Sunday, July 17, 2011

Buddy Bowle's

It was called Buddy Bowle’s and it was at the top of the hill about a half mile just beyond the Red River Bridge in Oklahoma. Buddy’s only rule was that you could reach the top of the counter. I got my driver’s license on my fourteenth birthday and it was probably not much more than a year before I made my first trip to Buddy’s for 3.2 beer. After that it became fairly frequent. Now, my older brother “didn’t drink” but I remember the day when my father found a couple dozen bottles of beer hidden under the back seat of his car. He claimed he was holding it for a friend but the friends beers ended up broken and scattered all over our back yard.

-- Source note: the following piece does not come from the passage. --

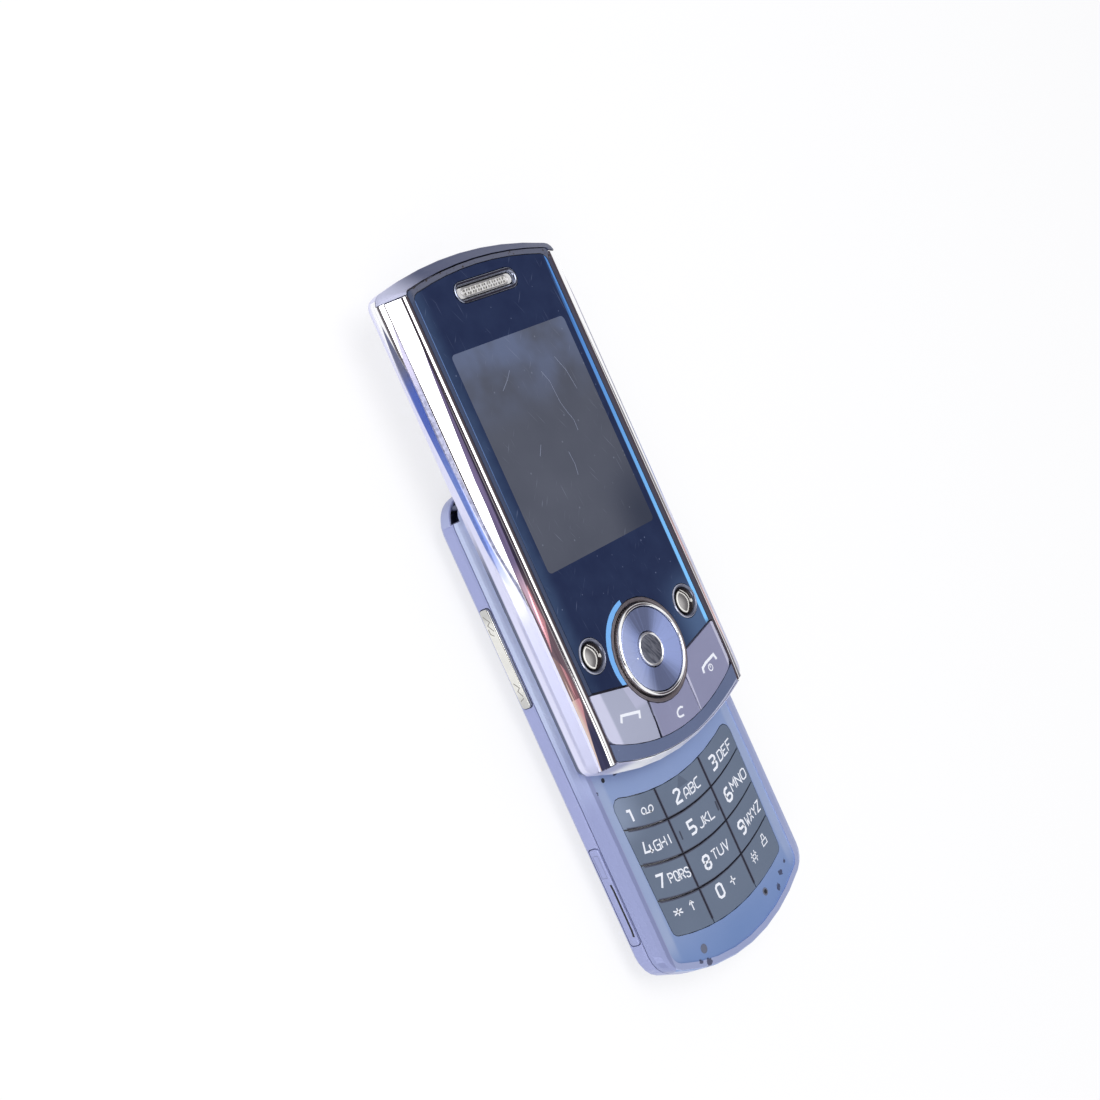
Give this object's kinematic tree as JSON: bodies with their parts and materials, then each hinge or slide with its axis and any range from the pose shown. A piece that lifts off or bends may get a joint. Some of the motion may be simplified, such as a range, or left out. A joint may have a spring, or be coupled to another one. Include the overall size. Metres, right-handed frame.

Dad threw each one as hard as he could straight up. Then there was the time he evicted a very favored renter from one of his houses because he noticed a single beer bottle in their trash. Needless to say, Dad was a teetotaler of the first order. He admitted to me that he had drank when he was young and I suspect that something bad happened, something that was really, really bad to make him hate booze so much. In looking back, how I ever got away with drinking is more than I can comprehend. Truthfully, at the time I saw it as him not caring enough for me to do anything about it although I really know that was not the case. Actually, how anyone from my teen years ever reached adulthood is beyond my comprehension. I was probably suicidal—no probably about it. You have to be when you are chasing a carload of girls to Frederick, Oklahoma and you pass an eighteen wheeler at over seventy miles an hour on a two lane road while sitting in the passenger’s seat and steering with you left foot. Being a dyed in the wool Baptist I fully understood that suicide was an unpardonable sin but I figured there was a technicality that I could slide in on—if there was an accident, even though it was really my fault the accident occurred it wouldn’t “technically” be suicide.  At least I would have a case to argue. As best as I can figure God took one look and knew he wasn’t about to put up with my behavior in heaven till I decided to grow up—I think he may still be waiting.